Getting a chance to see this heartwarming film on the big screen again is great, that it was at my new favorite spot in my new hometown was even better. The Paramount was packed to the rafters for the show. There were some pre-show activities that we skipped because we were meeting a friend for dinner, but the atmosphere was exactly the tone you want for a holiday outing. 

If there is a third component to the success of the film, it would be the songs by composer Paul Williams. The melodious transition songs are fine but the highlight is the opening number that introduces Scrooge and gives an active part to most of the Muppets in the film.  The wordplay is delightful and sets the tone for the film. 

I was shocked to hear on the Podcast the other day, that my frequent guest, occasional substitute host, and friend, Howard, has not seen this version of A Christmas Carol. If you , like Howard, have not yet found this movie, I strongly encourage you to make an effort to watch, maybe even on Christmas Eve. The Muppet Christmas Carol can put both the Grinch and Scrooge, and maybe even Krampus, in a real Christmas spirit. The fact that this was the first Muppet Project after the death of Jim Henson, makes its quality a sweet comment of the genius of the man who created the performers in this film. God Bless us, everyone. Especially you Jim Henson.

Love Actually (Revisit 2023)

This film came out twenty years ago, and that was seven years before I started this blog. That means that this is the first time I have had an opportunity to include it for the main purpose of this site, which is theatrical presentation of movies. Sure, I occasionally have a special post or retrospective, but my real goal is to document my own experiences in a theater and this is the first time I have seen “Love Actually” in a theater since it’s original release. 

In the twenty years that have elapsed between then and now, this movie has had a rollercoaster of a ride in the circles I travel in on-line. First it was promoted by fans as a new Christmas Classic, to be repeated annually as part of your holiday. Then there was a backlash, criticisms that it is just a rom-com, treacly at times and unworthy of much respect. Then there was a ten minute charity short in 2017, and the film’s love quotient went up again. If you look at a site like Rotten Tomatoes, you will see very divergent views of the film.  Let me say right now, I actually love this film. I bathe in the warmth of the relationships , in spite of some of the contrivances. I enjoy the thought that Great Britain is a nation that is clean, quirky and tolerant of eccentricities. There are moments in the film that make me laugh out loud, and there are sentiments that bring a tear to my eye. I suppose that the film is a sort of Rorschach test for film watchers, it is capable of separating the cynics from the sentimentalist with ease.  
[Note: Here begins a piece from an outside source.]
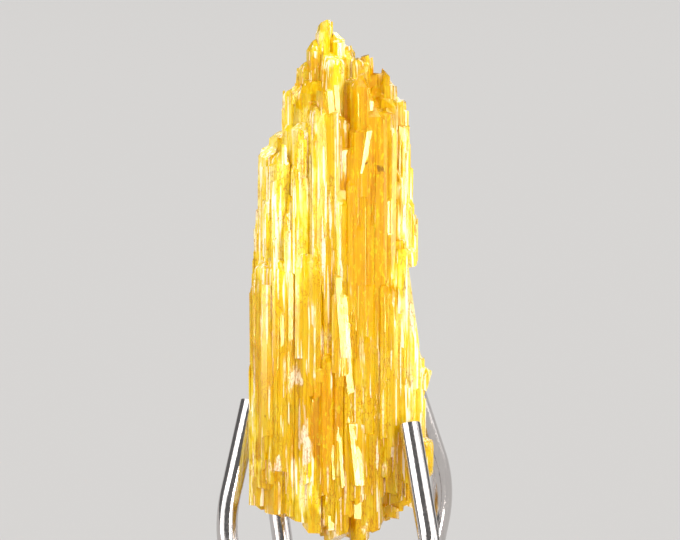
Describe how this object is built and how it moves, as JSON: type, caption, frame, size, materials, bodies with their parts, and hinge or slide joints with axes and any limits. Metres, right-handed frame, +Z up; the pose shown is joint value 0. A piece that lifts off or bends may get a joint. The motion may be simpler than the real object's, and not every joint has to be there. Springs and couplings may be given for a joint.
{
  "type": "legrandite crystal specimen in a wire holder",
  "caption": "Upright bundle of translucent golden-yellow crystal laths, held at its lower half by bent steel wire prongs set in a round turned base.",
  "frame": {"origin": "centre of the base's underside, on the surface it stands on", "axes": "+Z up along the crystal, -Y out of its broad front face, +X to the viewer's right from the front"},
  "size_m": [0.018, 0.018, 0.035],
  "materials": {
    "legrandite": "glossy growth faces with fine lengthwise striations, frosted where broken",
    "wire": "bright drawn steel wire with fine drawing marks and cut ends",
    "base": "satin turned steel"
  },
  "bodies": {
    "root": {"crystal": "legrandite", "prong_front_right": "wire", "prong_front_left": "wire", "prong_back_right": "wire", "prong_back_left": "wire", "holder_base": "base"}
  },
  "joints": []
}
The opening segment of the movie sets up the optimistic tone of the stories. The scenes of actually people greeting loved ones at the airport, and the narration by Hugh Grant, lays out a thick layer of sentiment that will cover the next two hours in various ways. The fact that the stories are mostly interconnected, gives us a little bonus puzzle to work on as we suck up the warm fuzzies. There is a musical segment at a wedding and there is one at a funeral, and they both work. Brothers and sisters connect and divide in just about every storyline, and the struggle of a step father to help his child, while simultaneously grieving for his lost wife, may seem like it is laying it on a bit thick, the winsome performance of the child and the honesty of Liam Neeson, sell it for me.

It is not automatically a picture worthy of love, simply because Bill Nighy and Billy Bob Thornton are in it, but I will say that it pushes me a long way into accepting the film with that casting. Nighy’s Billy Mack made the audience laugh every time he was in a scene. Billy Bob channels both the lecherous Bill Clinton and the demanding George Bush into one character. His time in the movie is brief but impactful. Although Hugh Grant belittles many of his films and disliked doing the dancing scene in this movie, he still has the charisma and comic chops to pull off what might otherwise be a impossible version of a high ranking political figure. 

To me, the romantic highlight of the film is the last section of Colin Firth’s story, as he travels back to France, to locate the Portuguese woman he has fallen in love with, and speaks in broken vocabulary to her and the assembled crowd at the restaurant she works at. The hope for love, in the unlikely circumstances is one of the things that all of us are motivated by at times. The sweetness of the characters, in spite of what might be seen as incorrect these days, overcomes my bullshit detector and just makes me want to feel the way so many of the characters in this movie do at the end of the day. 

White Christmas (2023 Revisit)

When I was younger, I thought of the movie “White Christmas” as a clunky Hollywood story, trying to manufacture a Christmas Movie. It was ok but never a favorite. As I have gotten older, I tend to appreciate some of the finer aspects of the film and I have come to a completely different conclusion, “White Christmas” is a delight and deserves repeated visits, although maybe every other year rather than annually. 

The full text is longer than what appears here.